Looking westerly toward Guadalcanal from a position near where Takanami sank.
Late November 1942 found the Japanese facing a dilemma. Having lost the decisive naval battles for Guadalcanal mid-month, they still needed to provision troops remaining ashore. On 24 November, they began to use submarines for this purpose but destroyer formations could carry more supplies on deck in drums, which could be cast overboard and towed ashore.

The eight destroyers of RAdm. Raizo Tanaka’s Destroyer Squadron 2 that drew the first assignment in this duty were a mix of old and new ships. Two, Yugumo-class flagship Naganami and sister Takanami, were fully loaded. Six others, sister Makanami, plus five older destroyers, landed their reload torpedoes removed to compensate for the weight of the supplies they carried. The force took departure from Buin, Bougainville late on 29 November and initially headed east, hoping to avoid detection, before shaping a course south toward their objective.

Closing Guadalcanal on the night of 30 November, they split up as they rounded Savo Island. While Takanami remained offshore in the five-minute interval after the first American radar contact at 2306 and before they detected the American formation, the other seven began to split up. While tail-enders Kawakaze and Suzukaze slowed off Doma Cove and Naganami held back, Oyashio, Kuroshio, Kagero and Makinami continued on, holding course and speed for Tassafaronga Point farther down the coast—the formation at which the American van destroyers fired their torpedoes beginning at 2320.

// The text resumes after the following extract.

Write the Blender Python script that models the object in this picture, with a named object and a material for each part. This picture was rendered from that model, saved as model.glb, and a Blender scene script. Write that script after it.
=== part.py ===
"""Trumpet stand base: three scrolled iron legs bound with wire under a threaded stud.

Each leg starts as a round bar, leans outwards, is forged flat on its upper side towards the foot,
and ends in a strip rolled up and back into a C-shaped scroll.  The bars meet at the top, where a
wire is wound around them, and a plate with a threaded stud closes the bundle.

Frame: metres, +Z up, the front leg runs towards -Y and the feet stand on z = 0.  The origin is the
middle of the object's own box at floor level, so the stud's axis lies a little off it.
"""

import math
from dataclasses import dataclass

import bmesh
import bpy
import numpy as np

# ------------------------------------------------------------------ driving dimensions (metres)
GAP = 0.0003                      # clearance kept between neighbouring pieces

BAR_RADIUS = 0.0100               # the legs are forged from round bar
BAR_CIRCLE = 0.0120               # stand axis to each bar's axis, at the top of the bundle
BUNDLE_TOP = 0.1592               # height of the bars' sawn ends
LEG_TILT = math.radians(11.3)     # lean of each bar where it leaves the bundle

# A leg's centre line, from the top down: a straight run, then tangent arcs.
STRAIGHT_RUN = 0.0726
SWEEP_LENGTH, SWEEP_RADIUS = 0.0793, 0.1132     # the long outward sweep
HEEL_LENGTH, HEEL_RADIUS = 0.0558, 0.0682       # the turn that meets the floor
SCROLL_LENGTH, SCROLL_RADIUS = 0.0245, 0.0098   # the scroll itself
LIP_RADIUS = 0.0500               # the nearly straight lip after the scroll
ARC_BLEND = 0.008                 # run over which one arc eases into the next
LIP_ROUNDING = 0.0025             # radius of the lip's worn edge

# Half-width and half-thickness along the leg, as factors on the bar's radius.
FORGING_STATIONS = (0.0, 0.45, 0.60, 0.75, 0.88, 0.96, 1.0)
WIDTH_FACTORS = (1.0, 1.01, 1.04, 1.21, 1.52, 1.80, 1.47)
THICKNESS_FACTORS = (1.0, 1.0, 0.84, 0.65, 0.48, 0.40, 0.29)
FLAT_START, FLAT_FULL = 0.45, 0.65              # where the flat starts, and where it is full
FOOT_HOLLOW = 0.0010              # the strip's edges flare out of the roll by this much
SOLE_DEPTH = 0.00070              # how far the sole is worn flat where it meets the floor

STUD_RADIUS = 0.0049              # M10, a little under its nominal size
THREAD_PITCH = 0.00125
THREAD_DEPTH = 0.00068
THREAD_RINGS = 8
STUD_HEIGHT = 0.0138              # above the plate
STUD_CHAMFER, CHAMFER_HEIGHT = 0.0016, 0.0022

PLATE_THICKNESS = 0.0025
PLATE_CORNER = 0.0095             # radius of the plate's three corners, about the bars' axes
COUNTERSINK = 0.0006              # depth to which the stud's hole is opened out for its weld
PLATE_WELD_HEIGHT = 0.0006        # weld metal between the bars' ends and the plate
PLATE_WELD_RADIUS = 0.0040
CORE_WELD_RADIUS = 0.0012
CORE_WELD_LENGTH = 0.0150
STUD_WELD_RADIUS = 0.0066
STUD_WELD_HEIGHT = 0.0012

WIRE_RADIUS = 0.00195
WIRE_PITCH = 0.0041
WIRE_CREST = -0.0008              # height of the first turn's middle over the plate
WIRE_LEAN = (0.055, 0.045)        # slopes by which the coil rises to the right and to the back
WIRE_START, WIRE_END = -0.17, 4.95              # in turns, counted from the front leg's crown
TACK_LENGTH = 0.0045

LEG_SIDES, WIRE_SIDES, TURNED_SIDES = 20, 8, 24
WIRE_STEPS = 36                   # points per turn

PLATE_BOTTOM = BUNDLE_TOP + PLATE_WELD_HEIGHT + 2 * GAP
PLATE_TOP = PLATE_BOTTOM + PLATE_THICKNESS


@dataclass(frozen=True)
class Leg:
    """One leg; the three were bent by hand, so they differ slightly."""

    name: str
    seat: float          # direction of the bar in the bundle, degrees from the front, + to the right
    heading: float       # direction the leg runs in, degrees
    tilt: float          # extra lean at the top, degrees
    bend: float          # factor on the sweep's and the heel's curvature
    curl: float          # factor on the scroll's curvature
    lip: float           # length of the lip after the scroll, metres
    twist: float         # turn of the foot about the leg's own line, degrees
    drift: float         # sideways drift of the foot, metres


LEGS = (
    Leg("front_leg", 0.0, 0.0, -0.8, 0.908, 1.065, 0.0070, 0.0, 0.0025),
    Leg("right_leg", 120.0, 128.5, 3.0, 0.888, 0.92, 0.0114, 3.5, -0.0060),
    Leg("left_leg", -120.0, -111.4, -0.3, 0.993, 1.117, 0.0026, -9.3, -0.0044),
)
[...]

At 2312, Takanami detected the American formation. At 2316, Tanaka ordered supply operations suspended. At 2321, the Americans began commencing fire.

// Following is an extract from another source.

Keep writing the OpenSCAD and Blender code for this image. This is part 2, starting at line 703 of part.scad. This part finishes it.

At 2322, Takanami got off a full torpedo spread at the head of the American cruiser column. As point of aim for several hundred American shells, she was immediately disabled, but two of her torpedoes hit Minneapolis at 2327 and one New Orleans at 2328.

When Pensacola became silhouetted against the flames from the first two cruisers, four of them launched 26 torpedoes at her, one of which hit. A subsequent salvo missed.

Northampton was the last victim. More distant from the Japanese, it may have been a torpedo aimed at Pensacola or one from Kurashio launched at 2345 that hit her at 2348.